Ниже постскриптум: «Николай Петрович про тебя спрашивал отдельно. Два раза. С определённым интересом. На мой вопрос „чем я заслужила такой интерес“ он мне ответил без улыбки: „Я читаю губернские ведомости, Анна Павловна. Я слышал о делах в Бережанске. Ваш отец делает редкие вещи. Земские люди между собой это отмечают“. Это я тебе пишу, чтобы ты знал: тебя в Твери читают».
Я отложил письмо.
Николай смотрел на меня.
— Папа, тебя читают в Твери.
— Получается, что читают. Я не ожидал.
Аграфена Тихоновна тихо произнесла:
— Хороший дом. Вдовец-врач, пять детей, двое студенты, один ассистент в семье. Это — ей хорошо там.

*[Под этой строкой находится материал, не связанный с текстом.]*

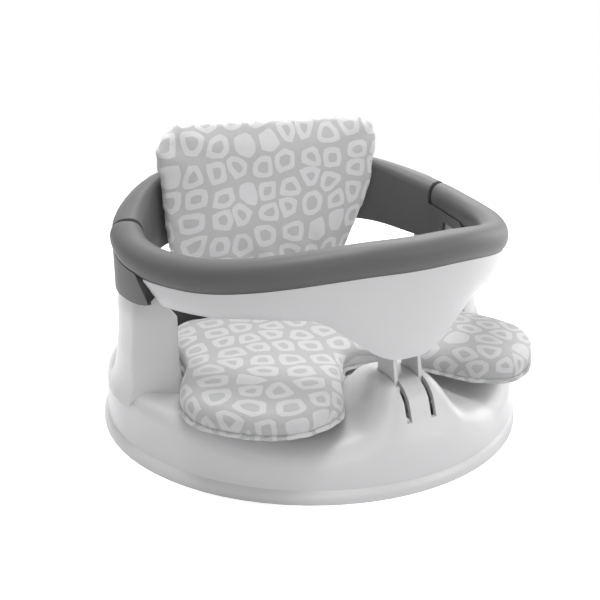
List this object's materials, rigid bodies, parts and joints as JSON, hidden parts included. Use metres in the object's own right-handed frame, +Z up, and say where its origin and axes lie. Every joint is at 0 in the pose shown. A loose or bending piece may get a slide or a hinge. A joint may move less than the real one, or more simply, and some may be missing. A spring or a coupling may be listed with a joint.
{
  "type": "baby floor seat",
  "caption": "Round floor seat for a baby: white drum base, grey padded ring, backrest, lobed seat cushion and a front guard that tips forward.",
  "frame": {"origin": "centre of the round base, on the floor", "axes": "+Z up, -Y to the front guard, +X to the right of a viewer who faces the front guard"},
  "size_m": [0.35, 0.35, 0.232],
  "materials": {
    "white_shell": "satin",
    "grey_shell": "matte",
    "cushion": "matte",
    "elastic": "matte",
    "steel": "satin",
    "cup_rubber": "satin"
  },
  "bodies": {
    "seat": {"base_shell": "white_shell", "post_left": "white_shell", "post_right": "white_shell", "rear_band": "grey_shell", "backrest_panel": "grey_shell", "hinge_pin": "steel", "pin_keeper_left": "white_shell", "pin_keeper_right": "white_shell", "suction_cup_front_left": "cup_rubber", "suction_cup_front_right": "cup_rubber", "suction_cup_rear_left": "cup_rubber", "suction_cup_rear_right": "cup_rubber", "seat_pad": "cushion", "back_pad": "cushion", "back_pad_strap": "elastic", "post_screws": "steel", "backrest_screws": "steel", "band_screws": "steel", "keeper_screws": "steel"},
    "guard": {"guard_rail": "grey_shell", "guard_apron": "white_shell", "guard_inner_panel": "white_shell", "guard_bracket": "white_shell", "guard_screws": "steel"}
  },
  "joints": [
    {"name": "guard_hinge", "type": "hinge", "parent": "seat", "child": "guard", "pos_m": [0, -0.134, 0.048], "axis": [1, 0, 0], "range_deg": [0, 60]}
  ]
}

Анна в хорошей руке, Павлуша.
— Я вижу, Аграфена Тихоновна.
Николай после минуты молчания добавил осторожно:
— Папа, а ассистент доктора — он тоже живёт там?
— Во флигеле. Живёт. Двадцать семь лет, холостой. Сейчас — на каникулах в доме своего начальника.
— Хм, — сказал Николай.
Мы трое посмотрели друг на друга. Аграфена улыбнулась в свой платок, не глядя. Николай улыбнулся — открыто, мальчишески. Я, видимо, тоже улыбнулся: у меня в обеих жизнях было достаточно опыта, чтобы понимать, что доктор Анатолий Иванович Кошкин двадцати семи лет, ассистент земского врача, живущий во флигеле у того же врача, — это нечаянная вводная, которая в письме девятнадцатилетней курсистки написана, разумеется, мимоходом, но от которой, в общем, не остаётся чувства, что мимоходом.
Аграфена произнесла:
— Павлуша, в марте бы пригласить их к нам. На Пасху. Всей семьёй.
— Пригласим, Аграфена Тихоновна.
Она согласилась сама с собой. Николай рассмеялся. Я сел обратно к столу, налил себе чая, положил в блюдечко мёд. За окном начинали зажигаться фонари — к вечеру, по расписанию с четырёх пополудни. Один из них стоял напротив моих ворот. Он зажёгся — жёлтый, ровный — как раз в тот момент, когда я поднёс чашку к губам.
Сегодня был двадцать пятый день декабря тысяча восемьсот восемьдесят первого года. В моей тетради декабря оставалось вычеркнуть ещё два пункта (второй взнос Цукерману к двадцать пятому — ещё не сделан, сделаю завтра; и ответ на губернский запрос — в январе). В моём доме был рождественский обед с семьёй. В моём городе горело тридцать фонарей, и у каждого из них стоял свой круг жёлтого света.